ANDREW QUINN
The United States believes Nigeria's elections chief should be replaced if the country, a major U.S. oil supplier, is to hold credible national polls next year, a senior U.S. official said on Monday.
Assistant Secretary of State Johnnie Carson, the Obama administration's top official for Africa, said Independent National Election Commission (INEC) chairman Maurice Iwu had proven himself inadequate in overseeing Nigeria's "deeply flawed" polls in 2007.
"If Nigeria is to move forward improving its election process it probably needs to consider improving the level of management at the top," Carson told a news briefing.
"Nigeria is a democracy that is moving forward. It deserves leadership appropriate to the task in the election commission."
Hundreds of Nigerians protested last week outside INEC headquarters in the capital Abuja demanding the removal of Iwu, whom they deemed responsible for the 2007 polls that brought President Umaru Yar'Adua to power.
Those polls were so marred by ballot-stuffing and voter intimidation that local and international observers said they were not credible, and legal challenges to Yar'Adua's victory lasted for months after he took office.
With new elections due by April 2011, acting President Goodluck Jonathan, who assumed executive powers almost two months ago with Yar'Adua too sick to govern, has made overhauling the electoral system a top priority.
PAST RECORD
Carson, announcing the formal launch on Tuesday of the U.S.-Nigeria Binational Commission, signaled that Washington hoped to see change at INEC at least by the time Iwu's current term ends in mid-2011.
"We hope that when it comes time to look at reappointment or the decision to appoint someone else, that his past record be taken into account," Carson said.
The new commission, which Secretary of State Hillary Clinton will formally launch with the Nigeria's government secretary Mahmud Yayale Ahmed, aims to bolster U.S. ties to the country in areas including energy, governance and food security.

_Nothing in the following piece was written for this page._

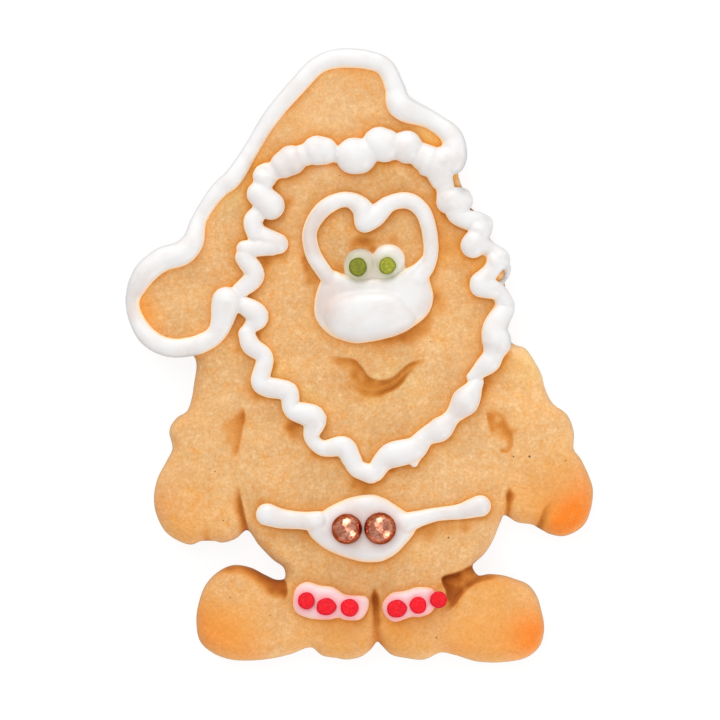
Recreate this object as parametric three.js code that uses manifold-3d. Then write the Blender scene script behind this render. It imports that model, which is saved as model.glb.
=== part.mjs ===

Carson said Nigeria -- now the third largest oil supplier to the U.S. market ahead of Saudi Arabia and Venezuela -- was of huge strategic importance and thus merited the first of three planned joint commissions between the United States and key African countries.
The other two due to be signed this year are with South Africa, the continent's industrial giant, and Angola, which increasingly rivals Nigeria in oil production.